Effect of manganese exposure on the neuroendocrine system in welders

To evaluate the effect of occupational exposure to manganese (Mn) on serum prolactin (PRL) and the interrelationship among other hypophyseal-pituitary hormones, a cross-sectional study was conducted on 251 welders and 100 age-matched, office workers. We analyzed serum PRL, dopamine (DA), thyroid stimulating hormone releasing hormone (TRH), follicle stimulating hormone (FSH), luteinizing hormone (LH) and testosterone (TST) and measured current airborne Mn concentration in the welders. Cumulative exposure index (CEI) of airborne Mn was calculated. CEI and the present Mn level of the welders were 1.4+/-1.1mg/m3 year (range: 0.0-4.9) and 0.4+/-3.84 mg/m3 (range: 0.0-3.8), respectively. TRH, FSH and LH were higher in welders (5.08 pg/ml, 7.40 and 4.91 mIU/ml, respectively) than in office workers (3.91 pg/ml, 6.15 and 4.00 mIU/ml, respectively) (p<0.05). DA was decreased and TRH was increased significantly with increasing CEI. DA increased up to CEI 2.0mg/m3 year or mean Mn level up to 0.2mg/m3, then decreased. PRL showed increasing tendency above the CEI and mean Mn level at which DA started to decrease. PRL was positively associated with DA in the office workers. However, such a normal feedback control of DA on PRL was not observed in the welders. Structural equation model (SEM) analysis showed that CEI was positively related to TRH and negatively related to DA. TRH increased PRL. PRL increased LH and perhaps FSH, and on the other hand, decreased TST. These results showed that Mn suppresses the inhibitory feedback control of DA on the hypophyseal-pituitary axis. In conclusion, we postulate that suppressed dopaminergic inhibitory function on the hypophyseal-pituitary axis might be the mechanism for the increased PRL exhibited in the welders.

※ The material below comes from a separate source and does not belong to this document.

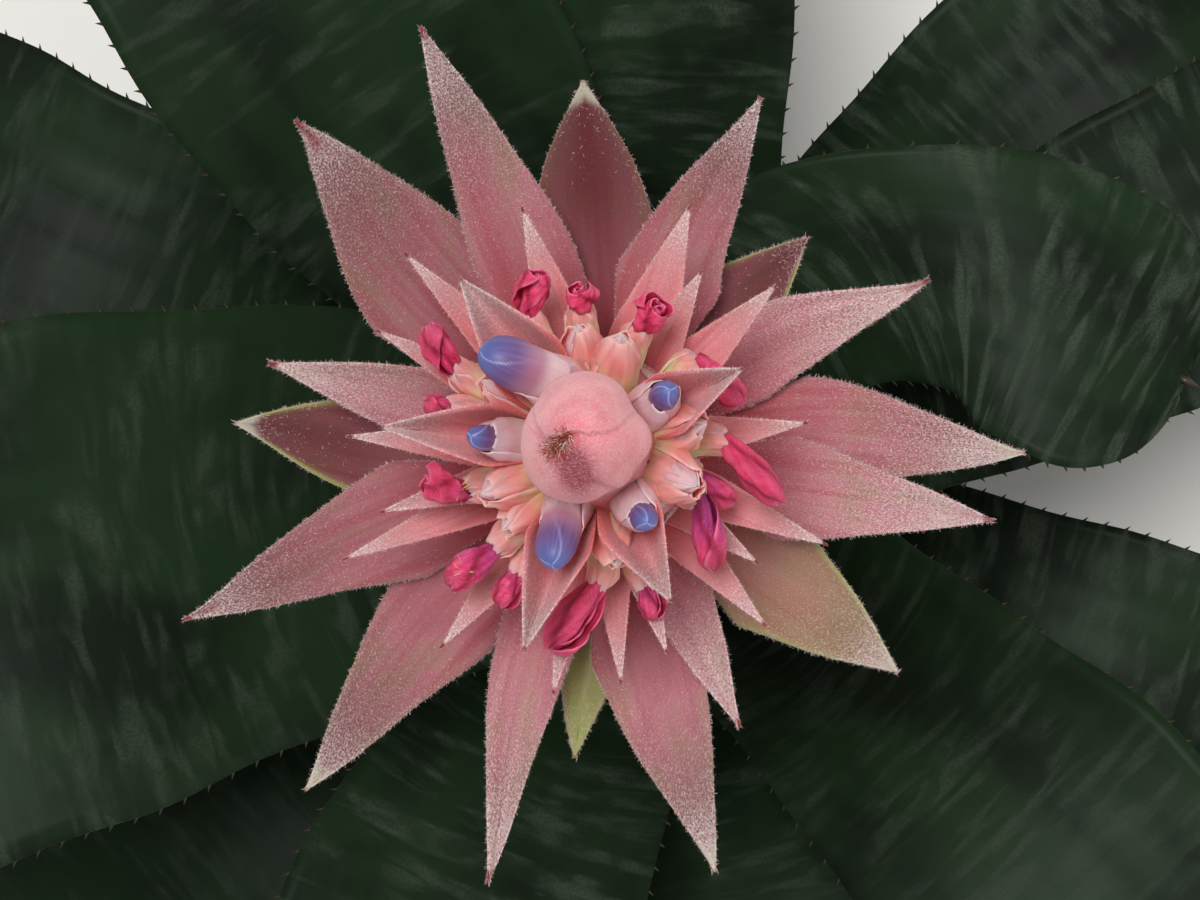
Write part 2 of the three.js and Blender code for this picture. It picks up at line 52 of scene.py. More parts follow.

Brain accumulation and toxicity of Mn(II) and Mn(III) exposures

Concern over the neurotoxic effects of chronic moderate exposures to manganese has arisen due to increased awareness of occupational exposures and to the use of methylcyclopentadienyl manganese tricarbonyl, a manganese-containing gasoline antiknock additive. Little data exist on how the oxidation state of manganese exposure affects toxicity. The objective of this study was to better understand how the oxidation state of manganese exposure affects accumulation and subsequent toxicity of manganese. This study utilized a rat model of manganese neurotoxicity to investigate how ip exposure to Mn(II)-chloride or Mn(III)-pyrophosphate at total cumulative doses of 0, 30, or 90 mg Mn/kg body weight affected the brain region distribution and neurotoxicity of manganese. Results indicate that Mn(III) exposures produced significantly higher blood manganese levels than equimolar exposures to Mn(II). Brain manganese concentrations increased in a dose-dependent manner, with Mn(III) exposures producing significantly higher (> 25%) levels than exposures to Mn(II) but with no measurable differences in the accumulation of manganese across different brain regions. Gamma amino butyric acid concentrations were increased in the globus pallidus (GP) with manganese exposure. Dopamine (DA) levels were altered in the GP, with the highest Mn(II) and Mn(III) exposures producing significantly different DA levels. In addition, transferrin receptor and H-ferritin protein expression increased in the GP with manganese exposure. These data substantiate the heightened susceptibility of the GP to manganese, and they indicate that the oxidation state of manganese exposure may be an important determinant of tissue toxicodynamics and subsequent neurotoxicity.